In fact, those dynamic situations are where comments describing layout are absolutely critical. In these situations you may be using your class as a generalization, and tracking the full extent of this sort of interaction could take a ridiculous amount of time.

Indeed. Document the Whys, and let the code itself document the Whats.

That is a great example. Some code just absolutely needs extra documentation around it. IMO, this is mostly true with more complicated or non-obvious algorithms like your example. There aren't really much more intelligible names you can give those variables; the algorithm just needs them.

Still, I find that with 90% of the code I write for work, it's not so difficult to come up with variable and method names that make it pretty clear what's going on. I take the approach that I'll add comments anywhere I think that naming might not be enough, but that very rarely happens.

Granted, I'm not writing low-level, math heavy code. I think it really just depends.

So beautiful. And yet, sadly, "for every 0x5f3759df we learn about, there are thousands we never see"[1]

[1]: http://www.xkcd.com/664/

I love that one, such a simple yet profound commentary on the life of an engineer.

As I think others have pointed, code that is confusing on an algorithmic level is not the common case. Also, I do not think that 'normal' methods of documentation would work all that well in these cases either. What you would really want as documentation for this type of function is more along the lines of a proof of the algorithm being used. Then you just implement the algorithm in as close a way possible to the construction in the proof and document deviations.

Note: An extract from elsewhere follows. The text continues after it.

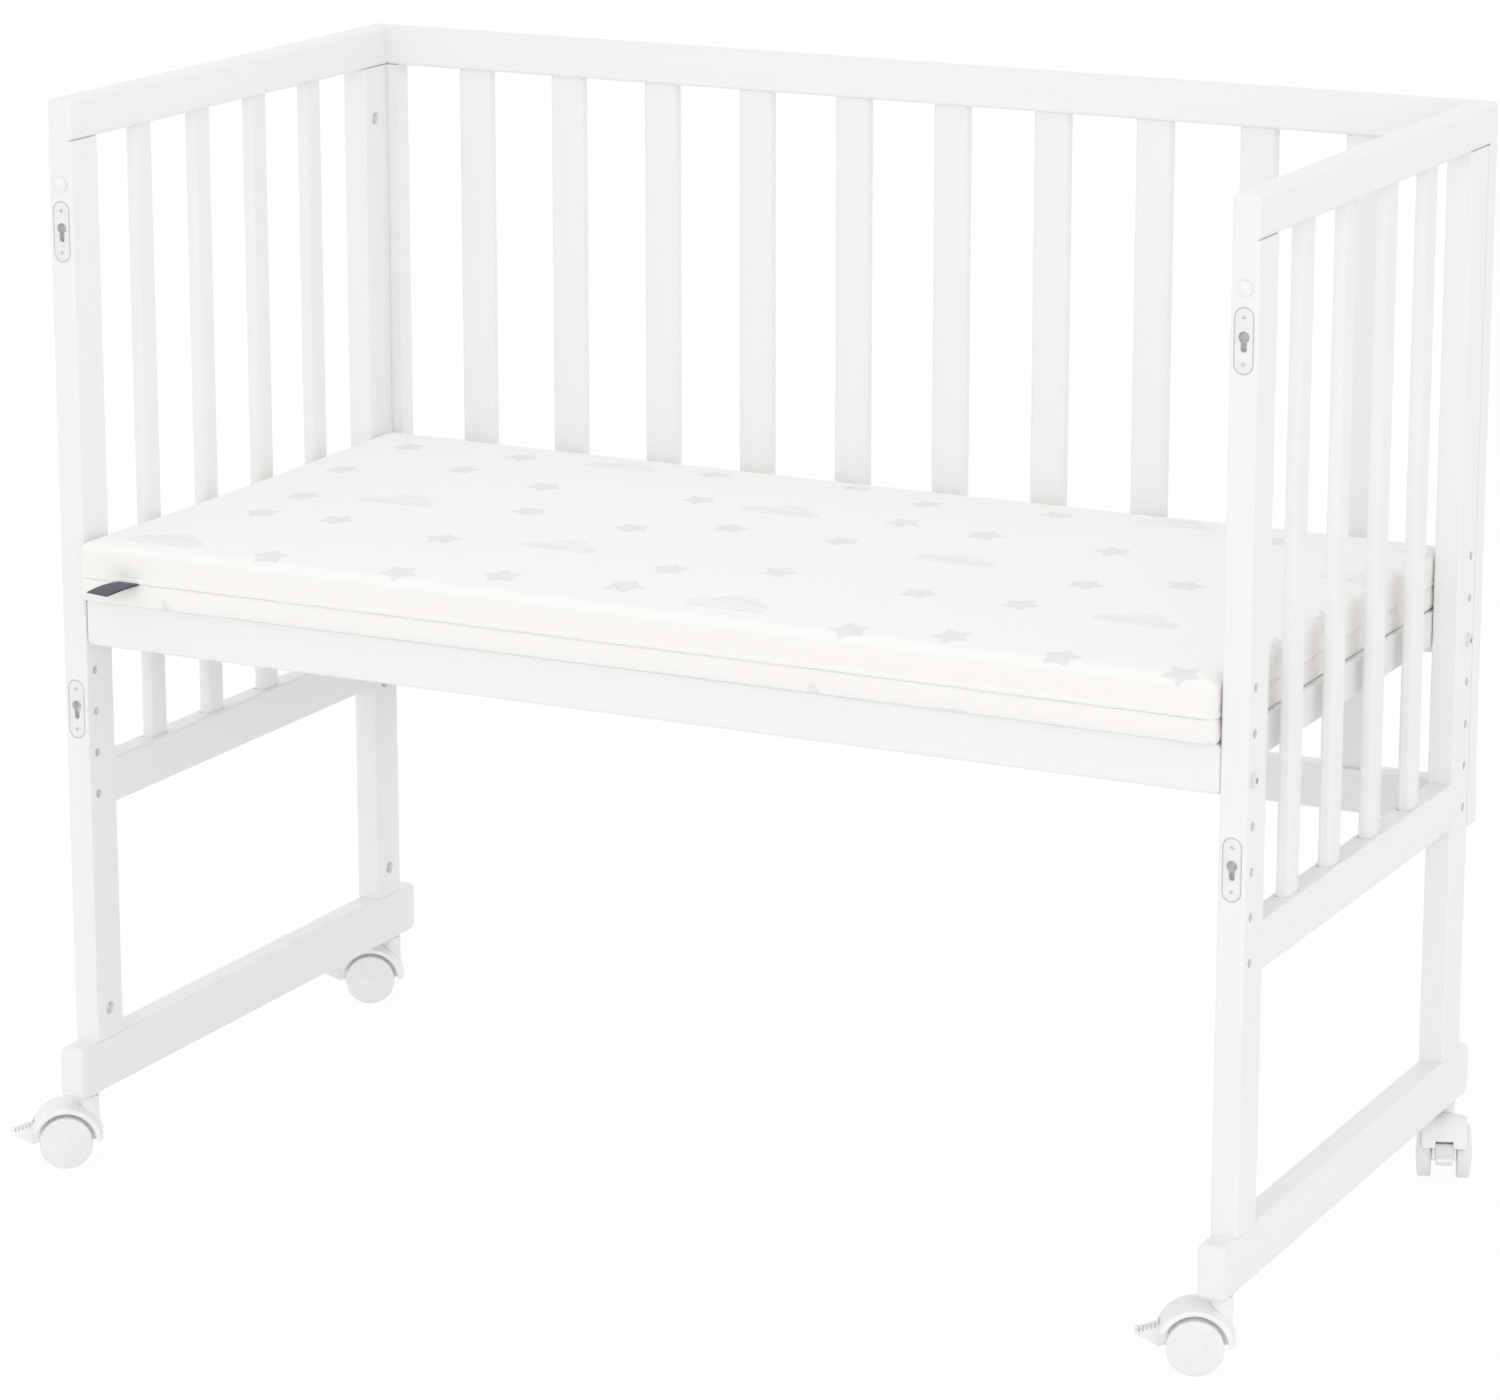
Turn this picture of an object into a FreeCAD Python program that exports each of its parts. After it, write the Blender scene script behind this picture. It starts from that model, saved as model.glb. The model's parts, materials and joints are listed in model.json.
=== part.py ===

At one point I was browsing through a crypto-library (I forget which one). Almost all of the crypto functions used short variable names, and had only a one line comment. That comment is a citation for the paper that the algorithm came from. Ignoring the fact that the code authors were not the source of the crypto (so putting the explanation in the source may be plagourism or such), source code is not a good format for this type of thing.